The fact that it is possible and indeed relatively common for the API provider–the platform–to require specific controls and protections over the use of that API raises complicated issues when imported to the banking world. As banks have considered how to facilitate connectivity, the considerations include not only technical issues and the associated investment, but also the important legal questions associated with operating in a highly regulated sector. The banks’ terms of access may be determined in third-party service provider agreements that may offer different degrees of access. These may affect not only what types of protections and vetting are appropriate for different types of access over consumers’ funds and data held at a bank in order to enable the bank to fulfill its obligations for data security and other consumer protections, but also the competitive position of the bank relative to third-party developers.
There is a second broad type of approach in which many banks have entered into agreements with specialized companies that essentially act as middlemen, frequently described as “data aggregators.” These banks may lack the budgets and expertise to create their own open APIs or may not see that as a key element in their business strategies. Data aggregators collect consumer financial account data from banks, on the one hand, and then provide access to that data to fintech developers, on the other hand. Data aggregators organize the data they collect from banks and other data sources and then offer their own suite of open APIs to outside developers. By partnering with data aggregators, banks can open their systems to thousands of developers, without having to invest in creating and maintaining their own open APIs. This also allows fintech developers to build their products around the APIs of two or three data aggregators, rather than 15,000 different banks and other data sources. And, if agreements between data aggregators and banks are structured as data aggregators performing outsourced services to banks, the bank should be able to conduct the appropriate due diligence of its vendors, whose services to those banks may be subject to examination by safety and soundness regulators.

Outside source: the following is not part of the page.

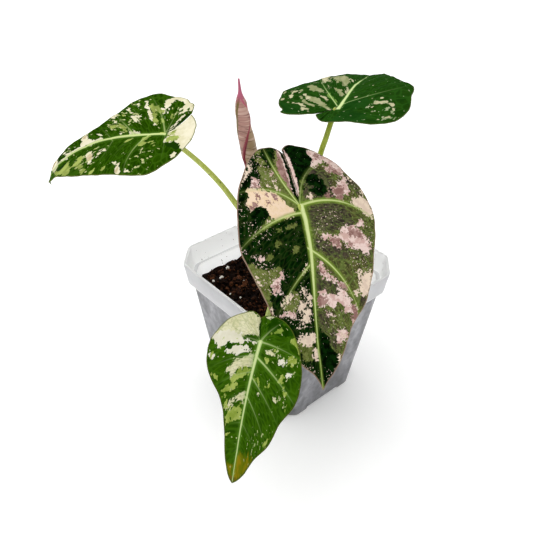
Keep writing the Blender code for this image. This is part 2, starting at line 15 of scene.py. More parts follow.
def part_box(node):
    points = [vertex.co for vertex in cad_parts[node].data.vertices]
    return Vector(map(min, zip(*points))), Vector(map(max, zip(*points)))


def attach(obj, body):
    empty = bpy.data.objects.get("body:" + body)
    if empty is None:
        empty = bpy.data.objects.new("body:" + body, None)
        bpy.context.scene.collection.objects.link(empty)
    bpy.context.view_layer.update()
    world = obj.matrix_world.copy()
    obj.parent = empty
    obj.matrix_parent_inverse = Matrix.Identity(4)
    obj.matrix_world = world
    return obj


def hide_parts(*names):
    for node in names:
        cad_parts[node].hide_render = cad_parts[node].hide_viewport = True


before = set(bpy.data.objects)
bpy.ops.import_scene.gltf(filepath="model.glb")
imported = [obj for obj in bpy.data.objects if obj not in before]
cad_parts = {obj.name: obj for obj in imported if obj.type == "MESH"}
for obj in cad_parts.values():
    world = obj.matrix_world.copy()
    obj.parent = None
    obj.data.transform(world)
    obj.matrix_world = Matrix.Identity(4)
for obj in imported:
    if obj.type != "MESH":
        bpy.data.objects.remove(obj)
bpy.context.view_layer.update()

# Pot: a square tapered nursery pot with cut corners, a deeper band round its rim and four corner
# feet. Frosted polypropylene, injection moulded in one thin wall. It stands on the floor and holds
# the rest.

MM = 0.001
POT_HEIGHT = 90.0
RIM_HALF = 50.0
RIM_CUT = 13.4
BAND_HEIGHT = 14.2
BAND_DRAFT = 1.6
# Half the width and the cut off each corner, where the body meets the band and at its foot.
BODY_TOP = (45.9, 12.8)
BODY_FOOT = (37.5, 14.9)
WALL = 1.2
RIM_LIP = 1.5
CORNER_RADIUS = 2.6
CORNER_STEPS = 5
FLOOR_RISE = 2.6
FOOT_INNER_EDGE = 14.0
DRAIN_RADIUS = 3.5
DRAIN_SPACING = 20.0
CUT_MARGIN = 2.0
EDGE_ROUNDING = 0.35

pot_low, pot_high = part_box("pot")
pot_axis = (pot_low + pot_high) / 2 / MM


def to_frame(points, turn=0.0):
    """Points in mm round the pot's axis, turned about it, as metres in the part's frame."""
    points = np.asarray(points, float)
    c, s = math.cos(turn), math.sin(turn)
    x = c * points[..., 0] - s * points[..., 1] + pot_axis.x
    y = s * points[..., 0] + c * points[..., 1] + pot_axis.y
    return np.stack([x, y, points[..., 2]], -1) * MM


def make_piece(name, points, faces, turn=0.0, sharp_over=40.0):
    """A named mesh object from points in mm, smooth but for its sharper edges."""
    mesh = bpy.data.meshes.new(name)
    mesh.from_pydata(to_frame(points, turn).tolist(), [], faces)
    mesh.update()
    mesh.shade_smooth()
    mesh.set_sharp_from_angle(angle=math.radians(sharp_over))
    piece = bpy.data.objects.new(name, mesh)
    bpy.context.scene.collection.objects.link(piece)
    return piece


def apply_modifiers(piece):
    """Applies all of a piece's modifiers in their order."""
    bpy.ops.object.select_all(action="DESELECT")
    piece.select_set(True)
    bpy.context.view_layer.objects.active = piece
    for modifier in list(piece.modifiers):
        bpy.ops.object.modifier_apply(modifier=modifier.name)


def loft_faces(rings, around):
    """Faces of a closed body through rings of equally many points, with flat ends."""
    index = np.arange(rings * around).reshape(rings, around)
    lower, upper = index[:-1], index[1:]
    quads = np.stack([lower, np.roll(lower, -1, 1), np.roll(upper, -1, 1), upper], -1).reshape(-1, 4)
    return quads.tolist() + [index[0][::-1].tolist(), index[-1].tolist()]


def colour(hex_code):
    """An sRGB hex value as linear RGBA."""
    channels = [int(hex_code[i:i + 2], 16) / 255 for i in (1, 3, 5)]
    return (*(c / 12.92 if c <= 0.04045 else ((c + 0.055) / 1.055) ** 2.4 for c in channels), 1.0)


def set_inputs(node, inputs):
    """Gives a shader node's inputs, by name or number, a value or a link each."""
    for socket, value in inputs.items():
        if isinstance(value, bpy.types.NodeSocket):
            node.id_data.links.new(value, node.inputs[socket])
        else:
            node.inputs[socket].default_value = value


def add_node(tree, kind, inputs=None, output=0, **settings):
    """Adds a shader node with its settings, values and links, and returns one of its outputs."""
    node = tree.nodes.new("ShaderNode" + kind)
    for name, value in settings.items():
        setattr(node, name, value)
    set_inputs(node, inputs or {})
    return node.outputs[output]


def start_material(name, constants):
    """A new Principled material with constants on its sockets. Returns it, its tree and its shader."""
    material = bpy.data.materials.new(name)
    material.use_nodes = True
    shader = material.node_tree.nodes["Principled BSDF"]
    set_inputs(shader, constants)
    return material, material.node_tree, shader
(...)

Some banks have opted for a more “closed” approach to fintech developers by entering into individual agreements with specific technology providers or data aggregators. These agreements often impose specific requirements rather than simply facilitating structured data feeds. These banks negotiate for greater control over their systems by limiting who is accessing their data–often to a specific third party’s suite of products. Likewise, many banks use these agreements to limit what types of data will be shared. For instance, banks may share information about the balances in consumers’ accounts but decline to share information about fees or other pricing. While recognizing the legitimate need for vetting of third parties for purposes of the banks fulfilling their responsibilities, including for data privacy and security, some consumer groups have suggested that the standards for vetting should be commonly agreed to and transparent to ensure that banks do not restrict access for competitive reasons and that consumers should be able to decide what data to make available to third-party fintech applications.
A third set of banks may be unable or unwilling to provide permissioned access, for reasons ranging from fears about increased competition to concerns about the cost and complexity of ensuring compliance with underlying laws and regulations. At the very least, banks may have reasonable concerns about being able to see, if not control, which third-party developers will have access to the banking data that is provided by the data aggregators. Accordingly, even banks that have previously provided structured data feeds to data aggregators may decide to limit or block access. In such cases, however, data aggregators can still move forward to collect consumer data for use by fintech developers without the permission or even potentially without the knowledge of the bank. Instead, data aggregators and fintech developers directly ask consumers to give them their online banking logins and passwords. Then, in a process commonly called “screen scraping,” data aggregators log onto banks’ online consumer websites, as if they were the actual consumers, and extract information. Some banks report that as much as 20 to 40 percent of online banking logins is attributable to data aggregators. They even assert that they have trouble distinguishing whether a computer system that is logging in multiple times a day is a consumer, a data aggregator, or a cyber attack.
For community banks with limited resources, the necessary investments in API technology and in negotiating and overseeing data-sharing agreements with data aggregators and third-party providers may be beyond their reach, especially as they usually rely on service providers for their core technology. Some fintech firms argue that screen scraping–which has drawn the most complaints about data security–may be the most effective tool for the customers of small community banks to access the financial apps they prefer–and thereby necessary to remain competitive until more effective broader industry solutions are developed.
Clearly, getting these connectivity questions right, including the need to manage the consumer protection risks, is critically important. It could make the difference between a world in which the fintech wave helps community banks become the platforms of the future, on the one hand, or, on the other hand, a world in which fintech instead further widens the gulf between community banks and the largest banks.